* INSTRUCTIONS FOR THE TASK: The data must be written out once more, precisely as given.

* DATA PROVIDED:

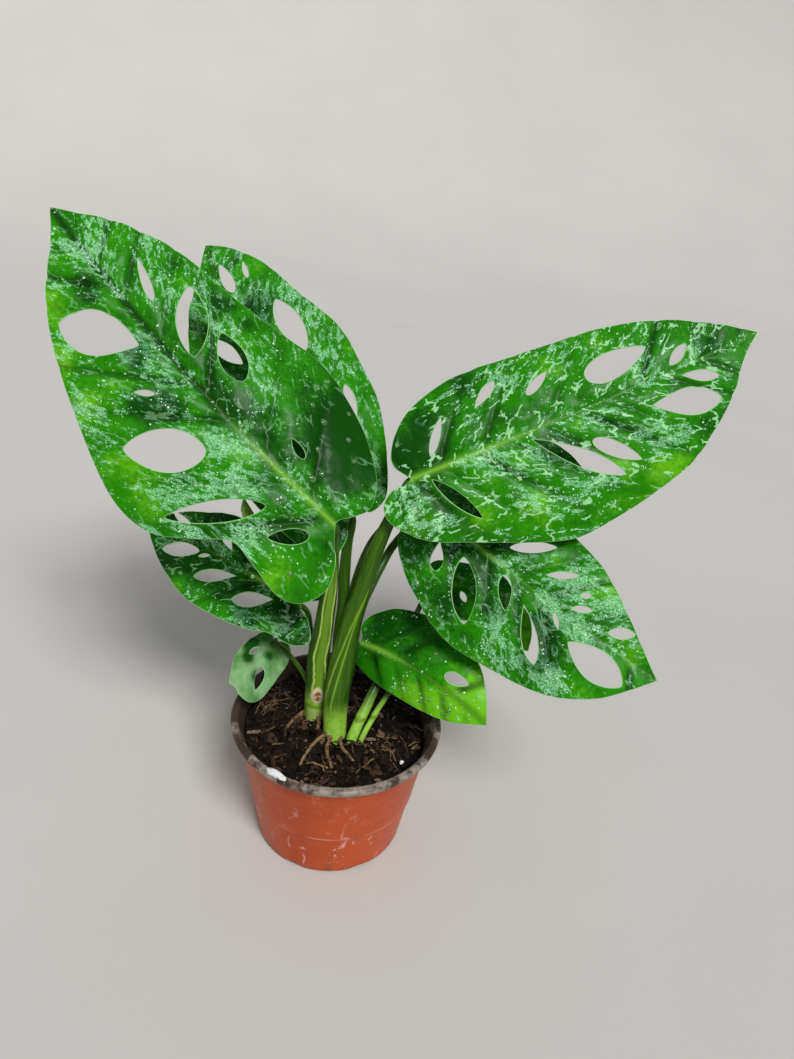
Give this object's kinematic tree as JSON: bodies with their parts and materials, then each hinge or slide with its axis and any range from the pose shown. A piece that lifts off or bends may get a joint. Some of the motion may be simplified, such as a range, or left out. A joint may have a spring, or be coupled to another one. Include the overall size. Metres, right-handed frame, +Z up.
{
  "type": "potted swiss cheese vine",
  "caption": "Potted Swiss cheese vine: broad glossy pointed leaves with oval holes on green sheathed stalks, rooted in dark soil in a round terracotta-coloured plastic nursery pot.",
  "frame": {"origin": "centre of the pot's flat underside", "axes": "+Z up, -Y towards the front that the picture shows, +X to the right"},
  "size_m": [0.3641, 0.1738, 0.3242],
  "materials": {
    "pot": "satin moulded plastic",
    "soil": "damp bark and coir",
    "leaf": "waxy and wet",
    "pale_leaf": "waxy",
    "stem": "smooth"
  },
  "bodies": {
    "root": {"pot": "pot", "soil": "soil", "stem_left": "stem", "stem_centre": "stem", "shoot_thick": "stem", "shoot_thin": "stem", "leaf_left_upper": "leaf", "leaf_left_back": "leaf", "leaf_right_upper": "leaf", "leaf_right_middle": "leaf", "leaf_left_lower": "leaf", "leaf_right_lower": "leaf", "leaf_left_small": "pale_leaf", "leaf_back_upper": "leaf", "leaf_back_lower": "leaf", "leaf_back_small": "leaf", "leaf_rolled": "leaf"}
  },
  "joints": []
}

* ANSWER:
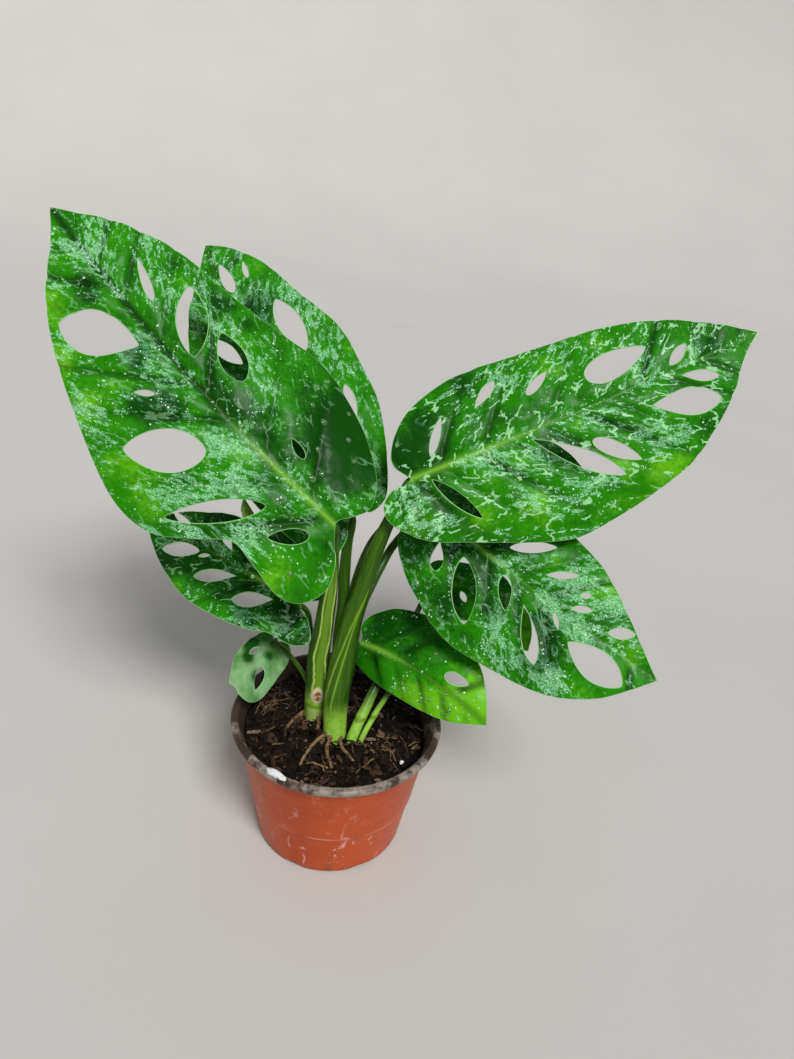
Give this object's kinematic tree as JSON: bodies with their parts and materials, then each hinge or slide with its axis and any range from the pose shown. A piece that lifts off or bends may get a joint. Some of the motion may be simplified, such as a range, or left out. A joint may have a spring, or be coupled to another one. Include the overall size. Metres, right-handed frame, +Z up.
{
  "type": "potted swiss cheese vine",
  "caption": "Potted Swiss cheese vine: broad glossy pointed leaves with oval holes on green sheathed stalks, rooted in dark soil in a round terracotta-coloured plastic nursery pot.",
  "frame": {"origin": "centre of the pot's flat underside", "axes": "+Z up, -Y towards the front that the picture shows, +X to the right"},
  "size_m": [0.3641, 0.1738, 0.3242],
  "materials": {
    "pot": "satin moulded plastic",
    "soil": "damp bark and coir",
    "leaf": "waxy and wet",
    "pale_leaf": "waxy",
    "stem": "smooth"
  },
  "bodies": {
    "root": {"pot": "pot", "soil": "soil", "stem_left": "stem", "stem_centre": "stem", "shoot_thick": "stem", "shoot_thin": "stem", "leaf_left_upper": "leaf", "leaf_left_back": "leaf", "leaf_right_upper": "leaf", "leaf_right_middle": "leaf", "leaf_left_lower": "leaf", "leaf_right_lower": "leaf", "leaf_left_small": "pale_leaf", "leaf_back_upper": "leaf", "leaf_back_lower": "leaf", "leaf_back_small": "leaf", "leaf_rolled": "leaf"}
  },
  "joints": []
}